## Aim
Starting with the line that contains "near_centres = bend_centres()" and stopping after the line that contains "obj.data.transform(world)", output every line exactly as it stands.

====

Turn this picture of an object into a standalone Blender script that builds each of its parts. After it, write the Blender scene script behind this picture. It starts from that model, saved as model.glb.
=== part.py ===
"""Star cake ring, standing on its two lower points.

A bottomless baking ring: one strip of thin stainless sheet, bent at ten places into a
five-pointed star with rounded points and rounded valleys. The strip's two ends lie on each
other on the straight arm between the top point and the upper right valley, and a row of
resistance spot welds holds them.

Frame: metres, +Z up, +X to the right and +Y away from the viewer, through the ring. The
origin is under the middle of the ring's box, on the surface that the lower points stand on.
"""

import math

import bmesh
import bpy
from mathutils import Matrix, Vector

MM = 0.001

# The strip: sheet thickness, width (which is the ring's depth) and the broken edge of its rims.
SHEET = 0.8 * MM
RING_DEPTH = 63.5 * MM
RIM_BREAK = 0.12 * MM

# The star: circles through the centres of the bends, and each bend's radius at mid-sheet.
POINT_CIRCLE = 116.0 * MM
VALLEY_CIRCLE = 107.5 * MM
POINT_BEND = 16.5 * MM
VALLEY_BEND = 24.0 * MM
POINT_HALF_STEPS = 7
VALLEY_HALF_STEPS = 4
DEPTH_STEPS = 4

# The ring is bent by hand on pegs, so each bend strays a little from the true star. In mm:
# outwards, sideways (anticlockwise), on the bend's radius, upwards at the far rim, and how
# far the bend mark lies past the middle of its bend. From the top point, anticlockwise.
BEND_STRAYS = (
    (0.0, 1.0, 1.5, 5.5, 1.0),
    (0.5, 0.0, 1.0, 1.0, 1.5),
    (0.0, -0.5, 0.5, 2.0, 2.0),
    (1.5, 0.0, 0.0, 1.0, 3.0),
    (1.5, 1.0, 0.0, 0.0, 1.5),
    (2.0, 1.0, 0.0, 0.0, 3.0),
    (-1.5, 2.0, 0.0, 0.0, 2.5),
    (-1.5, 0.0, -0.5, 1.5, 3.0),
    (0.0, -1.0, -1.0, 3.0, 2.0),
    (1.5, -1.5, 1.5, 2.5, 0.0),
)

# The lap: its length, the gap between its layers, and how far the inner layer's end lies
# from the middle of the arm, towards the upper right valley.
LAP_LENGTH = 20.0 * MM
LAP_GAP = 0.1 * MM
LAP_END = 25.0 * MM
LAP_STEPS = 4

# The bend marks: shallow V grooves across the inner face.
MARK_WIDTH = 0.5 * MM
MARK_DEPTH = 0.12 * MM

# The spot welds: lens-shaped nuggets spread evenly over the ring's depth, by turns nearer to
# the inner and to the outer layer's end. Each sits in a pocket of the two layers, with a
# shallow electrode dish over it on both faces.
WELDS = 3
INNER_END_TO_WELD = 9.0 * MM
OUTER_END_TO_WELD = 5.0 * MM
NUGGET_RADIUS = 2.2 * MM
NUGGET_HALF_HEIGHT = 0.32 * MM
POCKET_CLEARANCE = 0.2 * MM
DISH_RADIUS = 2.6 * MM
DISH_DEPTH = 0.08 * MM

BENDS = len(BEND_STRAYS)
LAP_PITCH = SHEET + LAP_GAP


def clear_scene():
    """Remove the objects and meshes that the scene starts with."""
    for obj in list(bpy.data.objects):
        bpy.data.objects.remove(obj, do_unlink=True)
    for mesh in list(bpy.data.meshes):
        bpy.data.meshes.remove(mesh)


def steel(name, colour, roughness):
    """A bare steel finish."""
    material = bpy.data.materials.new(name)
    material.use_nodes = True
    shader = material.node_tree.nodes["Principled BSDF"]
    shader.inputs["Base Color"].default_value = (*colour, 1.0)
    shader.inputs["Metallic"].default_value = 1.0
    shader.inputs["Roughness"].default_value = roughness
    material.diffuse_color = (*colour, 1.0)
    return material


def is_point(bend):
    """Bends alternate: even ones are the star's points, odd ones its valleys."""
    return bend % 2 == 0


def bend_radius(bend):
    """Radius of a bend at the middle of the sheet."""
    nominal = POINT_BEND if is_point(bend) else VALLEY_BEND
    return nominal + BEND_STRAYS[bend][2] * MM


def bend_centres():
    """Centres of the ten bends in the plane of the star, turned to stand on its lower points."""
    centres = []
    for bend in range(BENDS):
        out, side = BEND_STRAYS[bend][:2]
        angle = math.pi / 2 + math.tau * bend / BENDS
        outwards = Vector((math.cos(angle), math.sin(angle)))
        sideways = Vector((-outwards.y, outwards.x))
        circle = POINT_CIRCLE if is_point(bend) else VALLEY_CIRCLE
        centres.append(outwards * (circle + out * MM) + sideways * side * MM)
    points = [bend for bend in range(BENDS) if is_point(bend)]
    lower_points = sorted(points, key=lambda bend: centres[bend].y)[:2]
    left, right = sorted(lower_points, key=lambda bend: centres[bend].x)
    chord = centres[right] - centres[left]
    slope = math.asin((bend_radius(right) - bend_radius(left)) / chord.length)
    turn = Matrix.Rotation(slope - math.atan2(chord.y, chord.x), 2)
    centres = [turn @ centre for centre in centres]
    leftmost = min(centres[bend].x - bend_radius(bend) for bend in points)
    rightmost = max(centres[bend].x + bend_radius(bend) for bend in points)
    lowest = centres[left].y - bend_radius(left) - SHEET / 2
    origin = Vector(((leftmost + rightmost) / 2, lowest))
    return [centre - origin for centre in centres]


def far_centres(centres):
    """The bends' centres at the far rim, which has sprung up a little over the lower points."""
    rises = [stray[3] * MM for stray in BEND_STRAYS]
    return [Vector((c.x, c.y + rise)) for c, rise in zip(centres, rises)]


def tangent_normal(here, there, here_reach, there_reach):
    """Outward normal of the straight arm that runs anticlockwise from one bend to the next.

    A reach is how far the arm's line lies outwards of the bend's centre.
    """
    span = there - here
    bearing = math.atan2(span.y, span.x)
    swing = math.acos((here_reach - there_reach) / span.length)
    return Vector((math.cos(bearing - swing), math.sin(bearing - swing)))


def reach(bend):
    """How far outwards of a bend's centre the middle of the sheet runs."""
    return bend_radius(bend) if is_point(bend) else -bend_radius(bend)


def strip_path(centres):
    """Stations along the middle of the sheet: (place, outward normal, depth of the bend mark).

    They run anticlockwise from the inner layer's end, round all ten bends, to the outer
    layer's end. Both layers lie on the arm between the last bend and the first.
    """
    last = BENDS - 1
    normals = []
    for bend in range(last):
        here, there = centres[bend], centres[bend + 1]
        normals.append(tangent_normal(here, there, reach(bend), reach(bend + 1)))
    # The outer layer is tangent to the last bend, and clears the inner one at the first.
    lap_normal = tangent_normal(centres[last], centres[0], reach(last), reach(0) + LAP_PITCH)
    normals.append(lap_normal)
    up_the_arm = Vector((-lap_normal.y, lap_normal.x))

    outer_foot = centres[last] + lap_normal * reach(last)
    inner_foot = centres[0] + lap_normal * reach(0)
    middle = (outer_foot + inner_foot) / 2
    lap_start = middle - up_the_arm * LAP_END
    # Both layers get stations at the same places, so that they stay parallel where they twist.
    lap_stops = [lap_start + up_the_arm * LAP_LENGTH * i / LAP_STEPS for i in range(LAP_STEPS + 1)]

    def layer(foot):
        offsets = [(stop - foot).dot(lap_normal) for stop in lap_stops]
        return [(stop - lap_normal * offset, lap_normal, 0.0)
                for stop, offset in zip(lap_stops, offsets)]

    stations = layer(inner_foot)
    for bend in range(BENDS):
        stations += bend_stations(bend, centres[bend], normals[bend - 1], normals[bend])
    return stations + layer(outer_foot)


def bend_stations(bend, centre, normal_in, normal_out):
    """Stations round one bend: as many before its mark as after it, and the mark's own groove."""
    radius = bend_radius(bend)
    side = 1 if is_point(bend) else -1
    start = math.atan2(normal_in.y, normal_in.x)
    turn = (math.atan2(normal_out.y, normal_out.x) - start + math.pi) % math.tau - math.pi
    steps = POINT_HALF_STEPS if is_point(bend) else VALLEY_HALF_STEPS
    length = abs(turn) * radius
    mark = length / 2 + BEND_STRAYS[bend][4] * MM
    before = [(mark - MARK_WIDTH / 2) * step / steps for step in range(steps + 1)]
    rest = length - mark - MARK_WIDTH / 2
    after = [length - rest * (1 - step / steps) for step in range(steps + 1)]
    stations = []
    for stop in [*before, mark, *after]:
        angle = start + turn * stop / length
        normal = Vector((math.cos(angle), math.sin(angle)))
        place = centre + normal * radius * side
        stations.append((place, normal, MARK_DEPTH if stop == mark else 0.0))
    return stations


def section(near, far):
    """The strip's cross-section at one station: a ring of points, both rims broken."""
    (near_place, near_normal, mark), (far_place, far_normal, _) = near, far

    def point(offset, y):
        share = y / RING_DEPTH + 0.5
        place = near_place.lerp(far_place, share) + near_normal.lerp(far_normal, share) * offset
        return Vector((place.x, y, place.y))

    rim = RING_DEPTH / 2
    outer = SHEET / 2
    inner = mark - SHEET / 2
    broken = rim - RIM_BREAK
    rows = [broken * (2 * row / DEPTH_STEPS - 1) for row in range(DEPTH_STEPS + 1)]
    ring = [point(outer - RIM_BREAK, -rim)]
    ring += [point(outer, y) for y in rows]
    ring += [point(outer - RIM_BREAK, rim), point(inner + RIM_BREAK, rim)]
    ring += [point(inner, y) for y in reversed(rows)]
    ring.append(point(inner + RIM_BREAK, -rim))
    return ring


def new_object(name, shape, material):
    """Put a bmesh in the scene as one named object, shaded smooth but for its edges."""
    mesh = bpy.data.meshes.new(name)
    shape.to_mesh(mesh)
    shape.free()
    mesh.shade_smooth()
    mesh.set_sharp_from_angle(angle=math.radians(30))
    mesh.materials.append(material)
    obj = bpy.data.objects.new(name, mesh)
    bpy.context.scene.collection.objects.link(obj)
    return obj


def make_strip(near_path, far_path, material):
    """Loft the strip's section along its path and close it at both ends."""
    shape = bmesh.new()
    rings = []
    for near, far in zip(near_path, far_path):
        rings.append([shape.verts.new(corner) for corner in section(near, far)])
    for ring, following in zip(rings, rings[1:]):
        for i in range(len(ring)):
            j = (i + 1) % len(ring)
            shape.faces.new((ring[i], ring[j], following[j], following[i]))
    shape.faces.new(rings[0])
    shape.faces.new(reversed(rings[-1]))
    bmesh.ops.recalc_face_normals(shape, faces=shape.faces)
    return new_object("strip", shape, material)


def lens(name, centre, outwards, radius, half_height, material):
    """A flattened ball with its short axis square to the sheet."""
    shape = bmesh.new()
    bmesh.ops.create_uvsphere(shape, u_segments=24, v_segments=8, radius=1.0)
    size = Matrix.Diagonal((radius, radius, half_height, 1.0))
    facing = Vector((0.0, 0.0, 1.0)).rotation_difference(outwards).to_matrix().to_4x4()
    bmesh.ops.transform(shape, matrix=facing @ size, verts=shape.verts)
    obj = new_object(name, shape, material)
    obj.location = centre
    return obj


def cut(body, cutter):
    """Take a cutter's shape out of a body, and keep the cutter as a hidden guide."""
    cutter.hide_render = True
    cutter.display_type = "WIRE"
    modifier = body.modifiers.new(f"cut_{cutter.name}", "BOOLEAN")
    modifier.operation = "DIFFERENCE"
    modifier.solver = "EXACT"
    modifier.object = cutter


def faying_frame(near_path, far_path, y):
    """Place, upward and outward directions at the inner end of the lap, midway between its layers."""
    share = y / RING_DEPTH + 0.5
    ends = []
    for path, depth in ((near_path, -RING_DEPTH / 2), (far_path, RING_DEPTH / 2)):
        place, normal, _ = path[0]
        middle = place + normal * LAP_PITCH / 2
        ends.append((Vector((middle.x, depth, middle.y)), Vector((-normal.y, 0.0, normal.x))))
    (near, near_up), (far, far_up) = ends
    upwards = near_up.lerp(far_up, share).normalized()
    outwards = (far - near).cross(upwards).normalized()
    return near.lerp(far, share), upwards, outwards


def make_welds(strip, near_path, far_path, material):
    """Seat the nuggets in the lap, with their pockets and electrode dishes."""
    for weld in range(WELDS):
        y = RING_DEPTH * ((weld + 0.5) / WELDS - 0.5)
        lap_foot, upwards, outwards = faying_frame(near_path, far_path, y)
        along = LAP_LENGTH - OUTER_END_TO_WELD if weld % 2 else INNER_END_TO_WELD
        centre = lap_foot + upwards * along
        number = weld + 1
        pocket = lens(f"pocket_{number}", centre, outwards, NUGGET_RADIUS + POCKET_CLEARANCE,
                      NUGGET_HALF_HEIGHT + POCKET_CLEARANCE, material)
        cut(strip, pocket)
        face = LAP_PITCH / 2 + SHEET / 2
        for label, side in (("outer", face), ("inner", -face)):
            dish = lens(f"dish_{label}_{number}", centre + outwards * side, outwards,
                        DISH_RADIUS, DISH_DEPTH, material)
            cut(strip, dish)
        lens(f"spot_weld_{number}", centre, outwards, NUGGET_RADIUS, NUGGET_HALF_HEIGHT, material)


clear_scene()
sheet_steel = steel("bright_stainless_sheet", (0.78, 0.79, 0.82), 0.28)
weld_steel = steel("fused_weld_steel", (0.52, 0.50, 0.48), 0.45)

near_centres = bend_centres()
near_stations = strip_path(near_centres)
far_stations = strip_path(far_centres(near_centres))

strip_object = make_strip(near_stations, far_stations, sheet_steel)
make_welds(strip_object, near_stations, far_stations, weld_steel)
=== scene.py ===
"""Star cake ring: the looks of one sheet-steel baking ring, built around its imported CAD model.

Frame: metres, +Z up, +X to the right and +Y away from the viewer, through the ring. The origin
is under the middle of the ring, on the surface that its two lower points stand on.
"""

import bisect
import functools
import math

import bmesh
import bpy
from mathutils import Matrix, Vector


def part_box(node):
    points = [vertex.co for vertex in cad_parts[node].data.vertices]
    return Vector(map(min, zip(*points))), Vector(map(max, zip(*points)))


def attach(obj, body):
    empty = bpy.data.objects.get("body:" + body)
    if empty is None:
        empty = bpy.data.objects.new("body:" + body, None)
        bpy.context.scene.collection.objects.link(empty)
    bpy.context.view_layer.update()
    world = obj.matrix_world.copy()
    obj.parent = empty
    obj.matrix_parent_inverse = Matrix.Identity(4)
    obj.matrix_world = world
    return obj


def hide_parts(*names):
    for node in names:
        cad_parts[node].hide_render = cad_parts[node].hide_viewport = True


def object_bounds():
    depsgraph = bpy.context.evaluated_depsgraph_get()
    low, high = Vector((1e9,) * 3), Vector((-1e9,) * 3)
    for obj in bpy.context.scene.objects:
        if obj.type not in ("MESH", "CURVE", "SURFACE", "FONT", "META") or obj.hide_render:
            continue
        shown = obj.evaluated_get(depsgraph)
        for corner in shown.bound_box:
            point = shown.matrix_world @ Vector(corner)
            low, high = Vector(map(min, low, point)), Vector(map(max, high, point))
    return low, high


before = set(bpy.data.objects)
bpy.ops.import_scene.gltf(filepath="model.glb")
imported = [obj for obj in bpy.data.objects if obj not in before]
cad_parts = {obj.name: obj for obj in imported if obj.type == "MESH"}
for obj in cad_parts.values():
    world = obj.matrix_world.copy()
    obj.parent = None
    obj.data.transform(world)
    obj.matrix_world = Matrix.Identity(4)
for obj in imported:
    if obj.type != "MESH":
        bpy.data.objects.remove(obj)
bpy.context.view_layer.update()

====

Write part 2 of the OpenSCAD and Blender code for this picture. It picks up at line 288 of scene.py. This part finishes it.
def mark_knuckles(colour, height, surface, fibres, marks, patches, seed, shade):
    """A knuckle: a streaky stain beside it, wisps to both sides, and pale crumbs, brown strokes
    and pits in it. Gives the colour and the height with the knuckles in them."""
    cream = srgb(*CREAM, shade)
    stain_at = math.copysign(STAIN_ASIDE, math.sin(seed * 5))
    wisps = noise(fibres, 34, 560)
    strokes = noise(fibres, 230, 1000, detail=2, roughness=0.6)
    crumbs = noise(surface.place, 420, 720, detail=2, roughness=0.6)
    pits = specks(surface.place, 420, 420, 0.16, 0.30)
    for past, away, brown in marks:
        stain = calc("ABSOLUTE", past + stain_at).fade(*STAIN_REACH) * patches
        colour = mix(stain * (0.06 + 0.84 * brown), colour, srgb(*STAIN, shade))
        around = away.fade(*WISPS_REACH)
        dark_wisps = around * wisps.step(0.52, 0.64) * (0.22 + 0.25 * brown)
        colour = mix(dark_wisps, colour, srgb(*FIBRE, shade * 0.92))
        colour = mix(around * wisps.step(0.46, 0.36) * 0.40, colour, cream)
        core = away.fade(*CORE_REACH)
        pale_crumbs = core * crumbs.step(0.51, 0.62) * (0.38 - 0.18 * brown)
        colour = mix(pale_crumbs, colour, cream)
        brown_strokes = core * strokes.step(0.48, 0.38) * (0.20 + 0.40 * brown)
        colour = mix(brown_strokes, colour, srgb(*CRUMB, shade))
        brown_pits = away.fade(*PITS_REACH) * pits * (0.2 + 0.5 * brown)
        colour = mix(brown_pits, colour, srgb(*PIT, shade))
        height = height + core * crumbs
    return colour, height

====

## The output
near_centres = bend_centres()
near_stations = strip_path(near_centres)
far_stations = strip_path(far_centres(near_centres))

strip_object = make_strip(near_stations, far_stations, sheet_steel)
make_welds(strip_object, near_stations, far_stations, weld_steel)
=== scene.py ===
"""Star cake ring: the looks of one sheet-steel baking ring, built around its imported CAD model.

Frame: metres, +Z up, +X to the right and +Y away from the viewer, through the ring. The origin
is under the middle of the ring, on the surface that its two lower points stand on.
"""

import bisect
import functools
import math

import bmesh
import bpy
from mathutils import Matrix, Vector


def part_box(node):
    points = [vertex.co for vertex in cad_parts[node].data.vertices]
    return Vector(map(min, zip(*points))), Vector(map(max, zip(*points)))


def attach(obj, body):
    empty = bpy.data.objects.get("body:" + body)
    if empty is None:
        empty = bpy.data.objects.new("body:" + body, None)
        bpy.context.scene.collection.objects.link(empty)
    bpy.context.view_layer.update()
    world = obj.matrix_world.copy()
    obj.parent = empty
    obj.matrix_parent_inverse = Matrix.Identity(4)
    obj.matrix_world = world
    return obj


def hide_parts(*names):
    for node in names:
        cad_parts[node].hide_render = cad_parts[node].hide_viewport = True


def object_bounds():
    depsgraph = bpy.context.evaluated_depsgraph_get()
    low, high = Vector((1e9,) * 3), Vector((-1e9,) * 3)
    for obj in bpy.context.scene.objects:
        if obj.type not in ("MESH", "CURVE", "SURFACE", "FONT", "META") or obj.hide_render:
            continue
        shown = obj.evaluated_get(depsgraph)
        for corner in shown.bound_box:
            point = shown.matrix_world @ Vector(corner)
            low, high = Vector(map(min, low, point)), Vector(map(max, high, point))
    return low, high


before = set(bpy.data.objects)
bpy.ops.import_scene.gltf(filepath="model.glb")
imported = [obj for obj in bpy.data.objects if obj not in before]
cad_parts = {obj.name: obj for obj in imported if obj.type == "MESH"}
for obj in cad_parts.values():
    world = obj.matrix_world.copy()
    obj.parent = None
    obj.data.transform(world)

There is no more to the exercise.